Furthermore, according to the example of FIG. 10, it can be seen that an implementation is made such that, when the administrator manipulates the synchronization button 133e, molding conditions for all the pieces of auxiliary equipment are synchronized at one time. Accordingly, when the example of FIG. 10 is followed, a molding condition that is not synchronized and omitted during the synchronization process will not occur.

However, depending on the implementation, an implementation may be made such that a separate synchronization button is provided for each piece of auxiliary equipment.

Third Embodiment

According to a third embodiment, synchronization is performed when molding conditions are saved, as in the first embodiment. In addition, as in the second embodiment, a synchronization button 133e is provided on the input means 134, so that a usage form that is the same as the usage form of the second embodiment is also supported.

That is, the third embodiment is implemented in a form in which the first and second embodiments are combined together.

Fourth Embodiment

According to a fourth embodiment, a control means 135 includes a comparison part 135a and a notification part 135c, as shown in FIG. 11.

The comparison part 135a checks whether the first temperature value, which is the first molding condition, and the second temperature value, which is the second molding condition, are the same as or different from each other by comparing the first temperature value and the second temperature value with each other.

The notification part 135c provides notification that the first temperature value and the second temperature value are different from each other via the output means 133 when the first temperature value and the second temperature value are different from each other. Accordingly, the administrator may check the notification provided by the notification part 135c, and may modify the first temperature value into the second temperature value and enter a resulting value.

According to the fourth embodiment, an implementation is made such that, when the first temperature value (50.0) of the input window 133b and the second temperature value (40.0) of the setting window 133c are different from each other as shown in FIG. 12, the background color of the setting window 133c is represented in a different color (e.g., red or blue) from the background color of the input window 133b. It is obvious that the opposite may be implemented such that the background color of the input window 133b is represented in a different color from the background color of the setting window 133c. It is obvious that the colors of the letters displayed in the input window 133b and the setting window 133c may be different or the types of lines thereof may be different. That is, the notification part 135c outputs the first temperature value (50.0) and the second temperature value (40.0) onto the screen S of the output means 133 so that they can be visually distinguished from each other. For example, by making the font colors or background colors of the first temperature value and the second temperature value different from each other, the administrator may easily determine that the first temperature value (50.0) and the second temperature value (40.0) are different from each other through the difference in color.
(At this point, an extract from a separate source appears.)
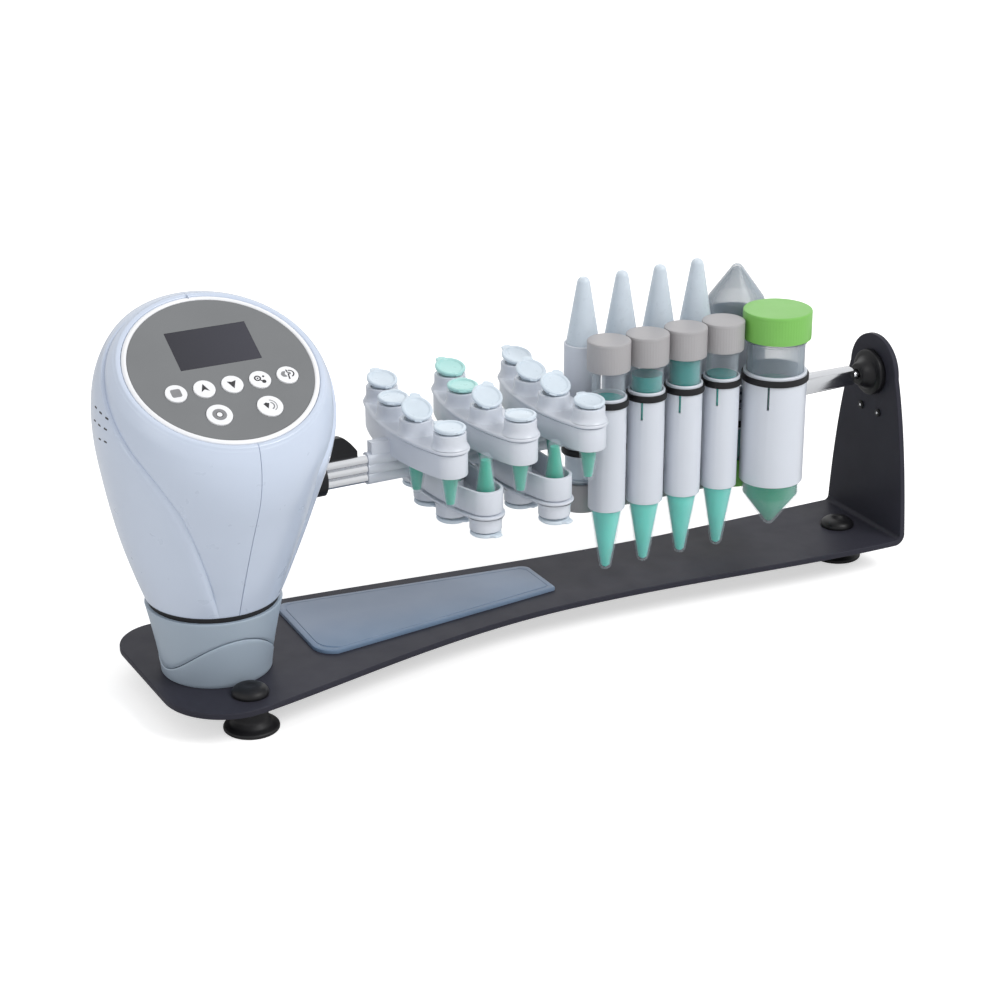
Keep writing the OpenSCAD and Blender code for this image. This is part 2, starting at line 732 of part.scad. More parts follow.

For reference, this fourth embodiment may be implemented in combination with any one of the first, second and third embodiments described above. In this case, as shown in FIG. 13, the control means 135 includes the comparison part 135a, a synchronization part 135b, and the notification part 135c.

Fifth Embodiment

A fifth embodiment is directed to the loading of saved data.

When the administrator selects a specific mold from among the molds in the list window 133g and then manipulates the load button 133h, data on the specific mold is loaded into the setting area SS. An example of this will be described with reference to FIG. 7.

For example, when the administrator selects mold B and then manipulate the load button 133h, data on a molding condition for mold B is displayed in the input window 133b and setting window 133c of the setting area SS. More specifically, when the saved molding condition for mold B is a temperature value of 50 degrees, 50 degrees is displayed as the first temperature value, which is the first molding condition, in the input window 133b. Furthermore, the first temperature value (50 degrees) entered in the input window 133b is automatically transmitted to the unit setting device. Accordingly, the setting of the unit setting device is converted into 50 degrees, and the auxiliary equipment operates to follow 50 degrees, which is the converted molding condition. Therefore, the displayed value of the current window 133a becomes close to the value of the input window 133b and the setting window 133c.

In addition, the first temperature value of the input window 133b is displayed as 50 degrees by the loading, and also the second temperature value of the setting window 133c is automatically displayed as 50 degrees. That is, an implementation is made such that, when the loading is executed, a loaded molding condition is automatically displayed in both the input window 133b and the setting window 133c.

ADDITIONAL INFORMATION

The present disclosure may be more preferably applied when the number of pieces of auxiliary equipment is large and thus the number of input windows 133b and setting windows 133c is large, rather than when the number of pieces of auxiliary equipment is small and thus the number of input windows 133b and setting windows 133c is small.

In addition, when a mold is equipped with hot runners of multiple zones (e.g., more than 10 zones), an input window 133b and a setting window 133c need to be provided for each of the zones. That is, the number of input windows 133c and setting windows 133c also increases in accordance with the number of zones. Accordingly, as more molds equipped with hot runners of multiple zones are used, the present disclosure may be applied more preferably in order to prevent confusion in the management of data.

The above-described embodiments have been described merely using preferred examples of the present disclosure, and may have various application forms. Therefore, the present disclosure should not be understood as being limited to the content described above. Instead, the scope of the rights of the present disclosure should be understood as encompassing the separately described claims and their equivalents.